- [STORED DATA]:
------------------------------
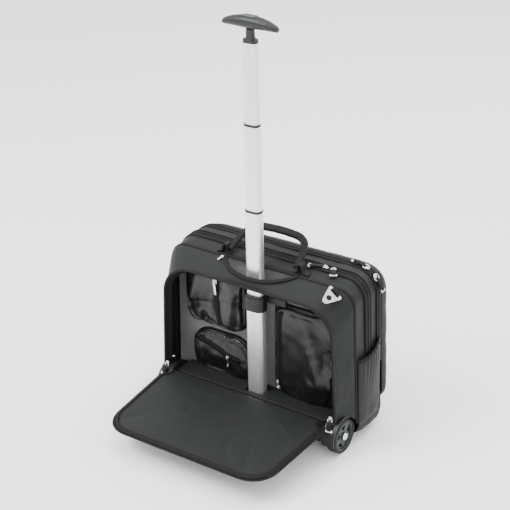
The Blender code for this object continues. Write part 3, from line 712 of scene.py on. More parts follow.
def bag_normal(stations, depth):
    sec = station(stations, depth)

    def find(index, point):
        corner = sec[4]
        centre_x, centre_z = sec[1] - corner, sec[3] - corner
        if abs(point.x) > centre_x and point.z > centre_z:
            return Vector((point.x - math.copysign(centre_x, point.x), 0, point.z - centre_z)).normalized()
        if point.z > centre_z:
            return UP
        return Vector((math.copysign(1, point.x), 0, 0.03)).normalized()

    return find


def strip(
    name, line, outwards, width, thickness, material, body="case", nodes=(), closed=False,
    crown=0.35
):
    """A flat sewn band with rounded edges."""
    half = width / 2
    shape = [
        (-1, 0.15), (-0.9, 0.75), (-0.4, 1), (0.4, 1), (0.9, 0.75), (1, 0.15), (0.9, -crown), (-0.9, -crown)
    ]
    profile = [(half * across, thickness * rise) for across, rise in shape]
    work = bmesh.new()
    sweep(work, line, outwards, profile, closed)
    return new_piece(name, mesh_from(name, work, 50), material, body, nodes)


def piping(name, line, radius, tail, body="case", nodes=(), closed=False):
    """A cord sewn into a seam; tail is the way its flange points."""
    work = bmesh.new()
    sweep(work, line, tail, round_profile(radius, 9), closed)
    return new_piece(name, mesh_from(name, work, 70), WEBBING, body, nodes)


def coil(name, line, outwards, width=0.0030, body="case"):
    """A closed zip: two interlocked rows of coil teeth, drawn as alternating low ribs."""
    height = 0.0012
    beads = spaced(line, 0.0015)
    work = bmesh.new()
    for index, (point, ahead) in enumerate(zip(beads, beads[1:])):
        along = (ahead - point).normalized()
        out = square_to(along, facing(outwards, index, point))
        side = along.cross(out)
        shift = 0.12 * width if index % 2 else -0.12 * width
        middle = point + along * 0.0006 + side * shift + out * height * 0.35
        turn = Matrix((side, along, out)).transposed().to_4x4()
        shape = Matrix.Translation(middle) @ turn @ Matrix.Diagonal((width * 0.40, 0.00042, height * 0.62, 1))
        rib(work, shape)
    return new_piece(name, mesh_from(name, work, 30), COIL, body)


def rib(work, shape):
    """A six-sided rounded bar across the zip."""
    corners = round_profile(1.0, 6)
    solid_rings(work, [[shape @ Vector((side, c, s)) for c, s in corners] for side in (1, -1)])


# Share of the stitch's length, lift from the cloth and thickness
THREAD_SHAPE = ((-0.5, -0.00015, 0.5), (-0.25, 0.0001, 1.0), (0.25, 0.0001, 1.0), (0.5, -0.00015, 0.5))


def stitches(name, line, outwards, body="case", pitch=0.0036, length=0.0023):
    """A row of lock stitches: short threads that dip into the cloth at both ends."""
    beads = spaced(line, pitch)
    work = bmesh.new()
    for index, (point, ahead) in enumerate(zip(beads, beads[1:])):
        along = (ahead - point).normalized()
        out = square_to(along, facing(outwards, index, point))
        side = along.cross(out)
        rings = []
        for share, lift, size in THREAD_SHAPE:
            centre = point + along * (share * length) + out * lift
            rings.append([centre + (side * c + out * s) * size for c, s in round_profile(0.00028, 5)])
        skin_rings(work, rings)
    return new_piece(name, mesh_from(name, work, 60), THREAD, body)


def zip_line(name, line, outwards, width=0.016, thickness=0.0013):
    """Tape, coil and its two rows of stitches along a line on the cloth."""
    strip(name + "_tape", line, outwards, width, thickness, TAPE)
    lifted = [
        point + facing(outwards, index, point).normalized() * thickness for index, point in enumerate(line)
    ]
    coil(name + "_coil", lifted, outwards)
    for side in (-1, 1):
        edge = []
        for index, point in enumerate(lifted):
            out = facing(outwards, index, point)
            across = along_line(lifted, index).cross(out).normalized()
            edge.append(point + across * side * width * 0.36 - out * 0.0001)
        stitches(f"{name}_stitches_{'ab'[side > 0]}", edge, outwards)


def rim_path(inset, depth, pitch=0.005):
    """The opening's edge, shrunk by inset, from the right wheel over the top to the left."""
    sec = station(FRONT_STATIONS, 0.0)
    for number in (0, 1, 3, 4):
        sec[number] -= inset
    points = outline(sec, low=well_top(0.0) + 0.001, sides=40, shoulder=20)
    return spaced([at(x, depth, z) for x, z in points], pitch)


def opening_trims():
    """Piping, zip half and stitches round the front opening."""
    rim_normal = bag_normal(FRONT_STATIONS, 0.0)

    def slant(index, point):
        return (rim_normal(index, point) * -0.62 + TO_FRONT * 0.78).normalized()

    piping("front_piping_cord", rim_path(-0.0014, -0.0016), 0.0033, TO_FRONT, nodes=["front_piping"])
    strip("front_zip_tape", rim_path(0.0034, 0.0062), slant, 0.0110, 0.0012, TAPE)
    coil("front_zip_teeth", rim_path(0.0078, 0.0100), slant, width=0.0026)
    stitches("front_rim_stitches", rim_path(0.0022, 0.0016), slant)


def seam_trims():
    """Piping of the main and rear seams, and the stitches beside the main one."""
    seam = outline_path(FRONT_STATIONS, SEAM_DEPTH, SEAM_DEPTH, 0.005, 0.0004)
    piping("seam_piping_cord", seam, 0.0020, TO_BACK, nodes=["seam_piping"])
    before, after = 0.0475, 0.0572
    line = outline_path(FRONT_STATIONS, before, 0.085, 0.006, 0.0005)
    line = [p for p in line if not (p.z > 0.33 and abs(p.x - SLOT_MIDDLE) < SLOT_HALF + 0.006)]
    half = len([p for p in line if p.x > 0])
    for side, part in (("right", line[:half]), ("left", line[half:])):
        stitches("seam_stitches_front_" + side, part, bag_normal(FRONT_STATIONS, before))
    line = outline_path(MAIN_STATIONS, after, 0.085, 0.006, 0.0005)
    stitches("seam_stitches_main", line, bag_normal(MAIN_STATIONS, after))
    lift = 0.0006
    rear_seam = []
    for x, z in outline(station(REAR_STATIONS, 0.1563), closed=True):
        rear_seam.append(at(x + math.copysign(lift, x), 0.1556, z + (lift if z > 0.2 else -lift)))
    piping("rear_seam_cord", spaced(rear_seam, 0.006, True)[:-1], 0.0021, TO_BACK, closed=True)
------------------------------
- [DIRECTION]:
Lines from the beginning of the data above through the line containing "WEBBING, body, nodes)" are to be returned exactly, and no others.

- [WRITTEN ANSWER]:
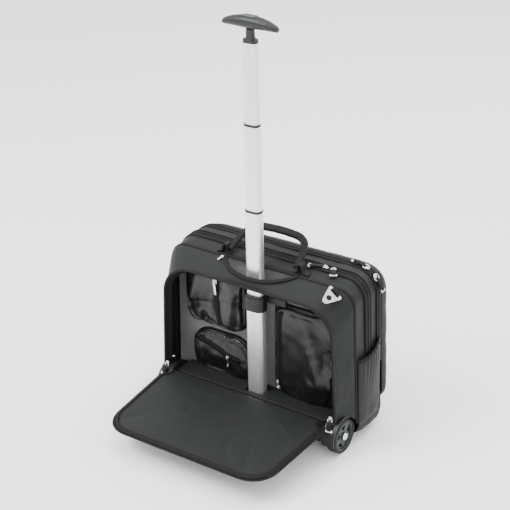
The Blender code for this object continues. Write part 3, from line 712 of scene.py on. More parts follow.
def bag_normal(stations, depth):
    sec = station(stations, depth)

    def find(index, point):
        corner = sec[4]
        centre_x, centre_z = sec[1] - corner, sec[3] - corner
        if abs(point.x) > centre_x and point.z > centre_z:
            return Vector((point.x - math.copysign(centre_x, point.x), 0, point.z - centre_z)).normalized()
        if point.z > centre_z:
            return UP
        return Vector((math.copysign(1, point.x), 0, 0.03)).normalized()

    return find


def strip(
    name, line, outwards, width, thickness, material, body="case", nodes=(), closed=False,
    crown=0.35
):
    """A flat sewn band with rounded edges."""
    half = width / 2
    shape = [
        (-1, 0.15), (-0.9, 0.75), (-0.4, 1), (0.4, 1), (0.9, 0.75), (1, 0.15), (0.9, -crown), (-0.9, -crown)
    ]
    profile = [(half * across, thickness * rise) for across, rise in shape]
    work = bmesh.new()
    sweep(work, line, outwards, profile, closed)
    return new_piece(name, mesh_from(name, work, 50), material, body, nodes)


def piping(name, line, radius, tail, body="case", nodes=(), closed=False):
    """A cord sewn into a seam; tail is the way its flange points."""
    work = bmesh.new()
    sweep(work, line, tail, round_profile(radius, 9), closed)
    return new_piece(name, mesh_from(name, work, 70), WEBBING, body, nodes)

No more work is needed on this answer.